What you have to do |
Quote every line of the material beneath this one.

>> START Material provided

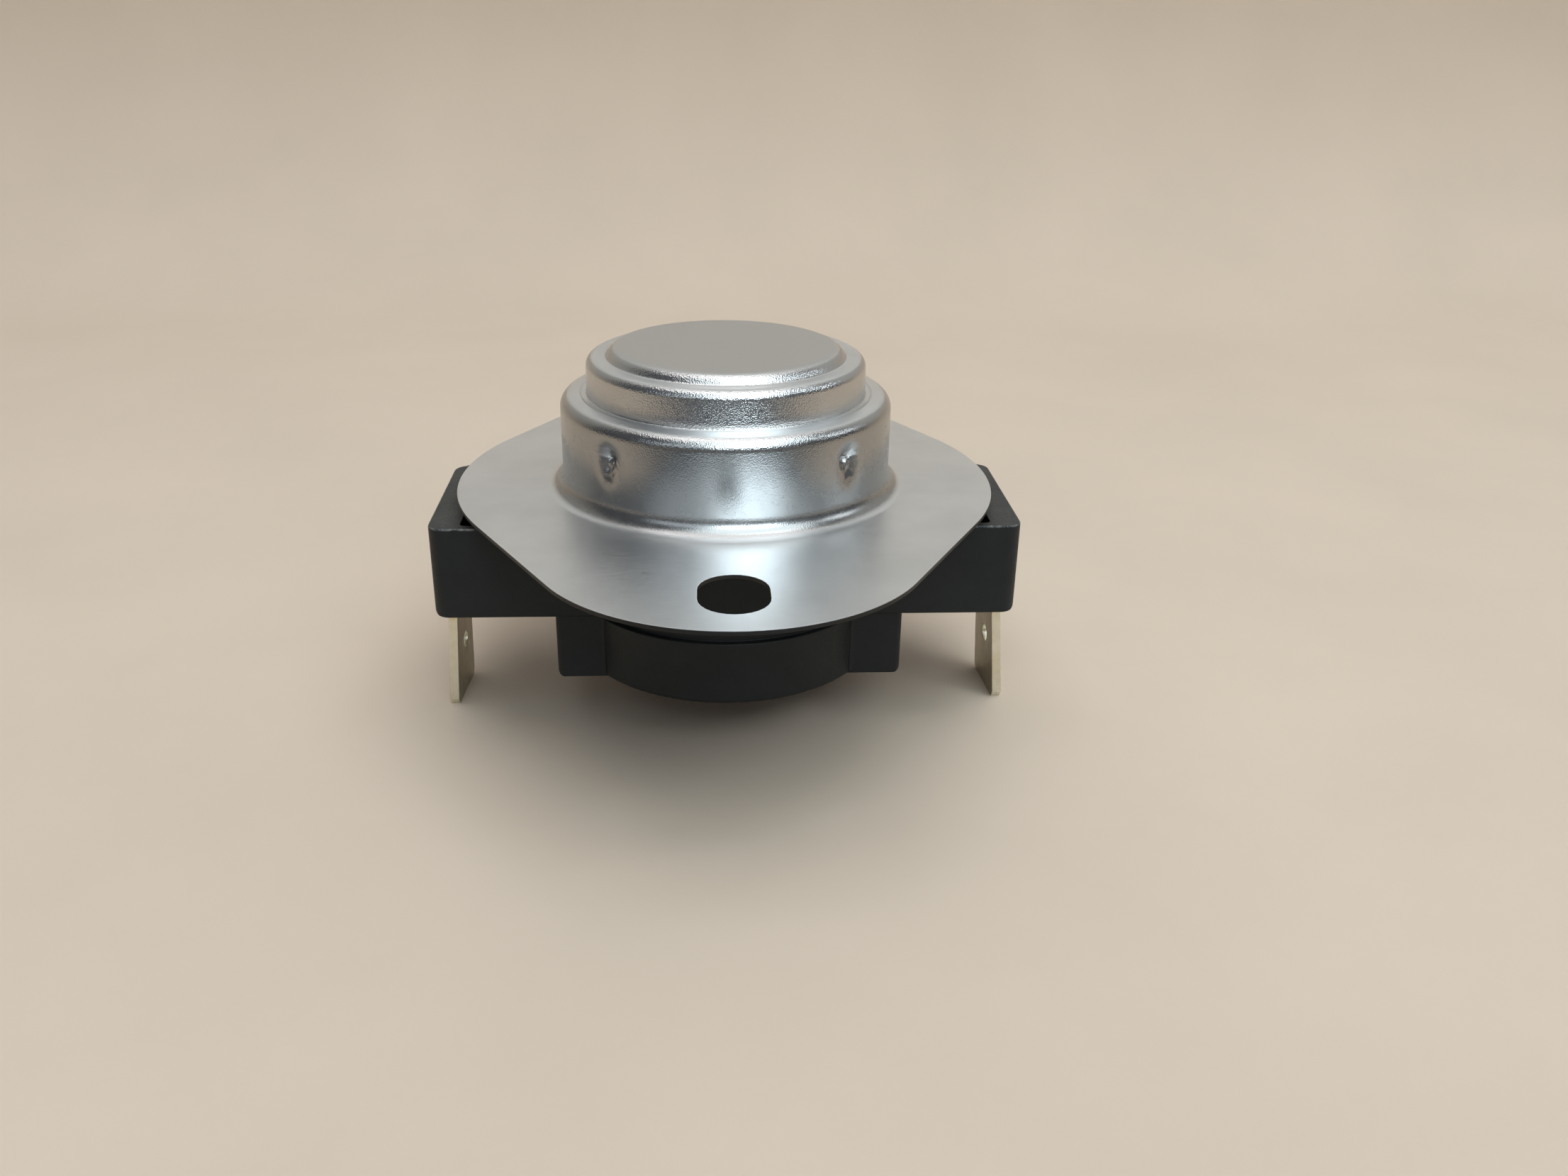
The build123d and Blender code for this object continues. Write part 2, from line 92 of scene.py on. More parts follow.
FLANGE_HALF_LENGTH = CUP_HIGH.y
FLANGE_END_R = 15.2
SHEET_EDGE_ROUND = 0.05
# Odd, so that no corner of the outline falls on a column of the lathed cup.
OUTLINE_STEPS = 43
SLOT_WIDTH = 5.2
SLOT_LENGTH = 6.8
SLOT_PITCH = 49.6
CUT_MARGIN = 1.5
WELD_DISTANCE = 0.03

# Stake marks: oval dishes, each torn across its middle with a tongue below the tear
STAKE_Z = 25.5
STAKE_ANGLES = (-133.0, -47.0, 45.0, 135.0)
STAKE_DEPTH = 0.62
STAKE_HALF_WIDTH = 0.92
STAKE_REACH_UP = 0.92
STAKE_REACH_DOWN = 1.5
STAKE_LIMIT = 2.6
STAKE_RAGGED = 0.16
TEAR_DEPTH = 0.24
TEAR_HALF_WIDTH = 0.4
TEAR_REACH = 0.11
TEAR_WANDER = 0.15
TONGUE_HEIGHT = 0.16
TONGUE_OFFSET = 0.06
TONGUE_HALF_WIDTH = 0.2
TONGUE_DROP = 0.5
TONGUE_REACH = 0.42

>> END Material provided

Expected answer |
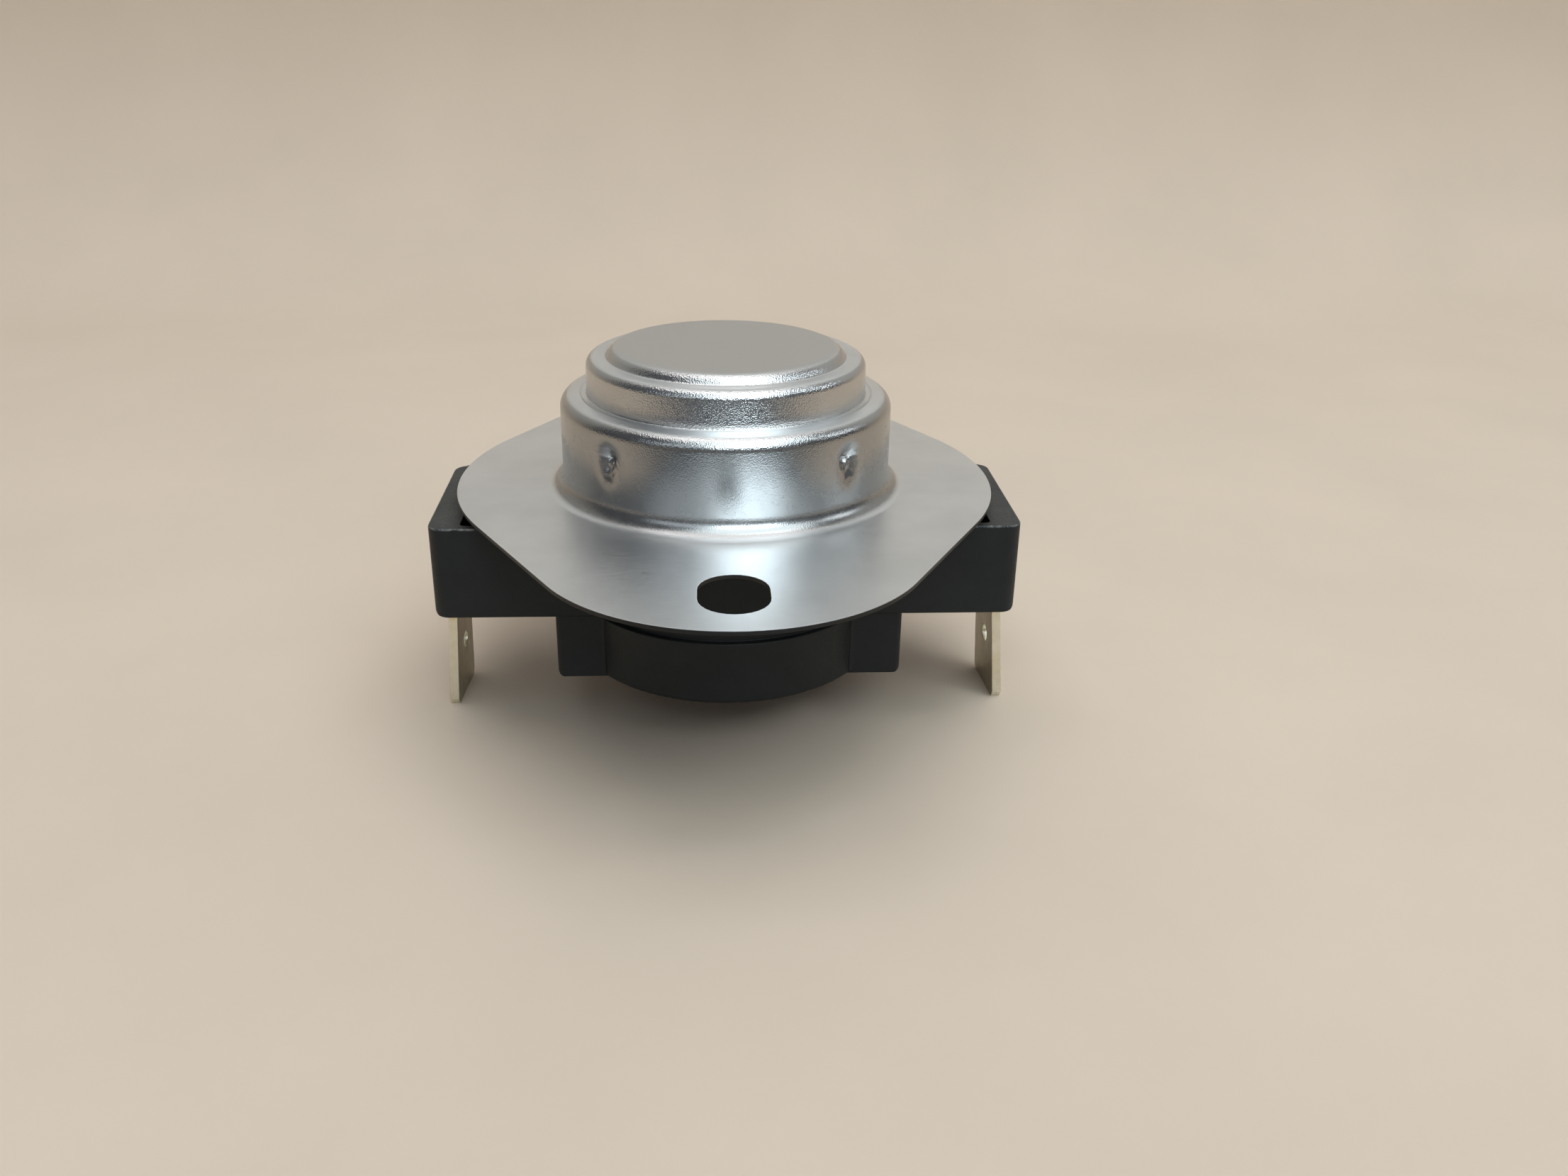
The build123d and Blender code for this object continues. Write part 2, from line 92 of scene.py on. More parts follow.
FLANGE_HALF_LENGTH = CUP_HIGH.y
FLANGE_END_R = 15.2
SHEET_EDGE_ROUND = 0.05
# Odd, so that no corner of the outline falls on a column of the lathed cup.
OUTLINE_STEPS = 43
SLOT_WIDTH = 5.2
SLOT_LENGTH = 6.8
SLOT_PITCH = 49.6
CUT_MARGIN = 1.5
WELD_DISTANCE = 0.03

# Stake marks: oval dishes, each torn across its middle with a tongue below the tear
STAKE_Z = 25.5
STAKE_ANGLES = (-133.0, -47.0, 45.0, 135.0)
STAKE_DEPTH = 0.62
STAKE_HALF_WIDTH = 0.92
STAKE_REACH_UP = 0.92
STAKE_REACH_DOWN = 1.5
STAKE_LIMIT = 2.6
STAKE_RAGGED = 0.16
TEAR_DEPTH = 0.24
TEAR_HALF_WIDTH = 0.4
TEAR_REACH = 0.11
TEAR_WANDER = 0.15
TONGUE_HEIGHT = 0.16
TONGUE_OFFSET = 0.06
TONGUE_HALF_WIDTH = 0.2
TONGUE_DROP = 0.5
TONGUE_REACH = 0.42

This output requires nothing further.